As the Supreme Court considers arguments over a Mississippi abortion law this week, North Dakotans on both sides of the issue are speaking out.
The head nurse at North Dakota’s only abortion clinic grew up protesting the procedure but today helps women with the process.
“I had an abortion in 2006, and I wouldn’t be the person I am today if I didn’t,” Sarah Haeder said. “I went back to school and got my medical degrees and have been able to do what I needed to with my life.”
Haeder says a ruling in favor of Mississippi would be devastating for the Red River Women’s Clinic in Fargo.
“We have some of the most strict antiabortion laws on the books in the United States, so it’s really hard to believe that things could be worse. Our patients already drive four to six hours one way,” Haeder said.
The ban is something North Dakota Right to Life Executive Director McKenzie McCoy would like to see.
She and other North Dakota groups went to D.C. to demonstrate, an experience she describes as surreal.
“I never in my wildest dreams imagined I’d be going to Washington, D.C. to stand outside of the Supreme Court to actually make history in hopefully overturning Roe v. Wade,” McCoy said.
Antiabortion lawmaker and state Sen. Janne Myrdal is hopeful the justices will favor Mississippi, considering the court’s decision in September to not order an injunction against a Texas heartbeat law.
“That’s the first time in my lifetime that they’ve actually ruled in favor for life,” Myrdal said.
Myrdal says if the court upholds the Mississippi law banning abortion at 15 weeks, the decision will effectively go back to the states.

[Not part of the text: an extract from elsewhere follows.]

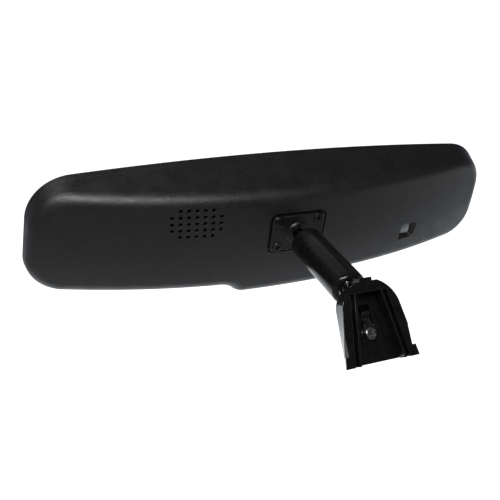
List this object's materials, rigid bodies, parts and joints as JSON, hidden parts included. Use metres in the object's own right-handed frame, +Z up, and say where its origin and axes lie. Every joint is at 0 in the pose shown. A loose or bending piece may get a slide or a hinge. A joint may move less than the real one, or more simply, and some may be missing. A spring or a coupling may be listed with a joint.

That includes North Dakota, which has a law in place to ban abortion should the court overrule the landmark 1973 ruling.
“That is sitting on the books and if Roe is overturned, meaning the decision is back in the states that comes into effect upon the attorney general, it’s something like 30 days,” Myrdal said.
“I don’t want to claim that I can predict the future, but after listening to the justices speak to each other yesterday, I don’t have very much hope,” Haeder said.
The court heard oral arguments for Dobbs v. Jackson Women’s Health Organization Wednesday, but a ruling on the case likely won’t come until the spring.
North Dakota is one of 12 states with abortion trigger laws that would immediately ban all or nearly all abortions if Roe v. Wade were overturned.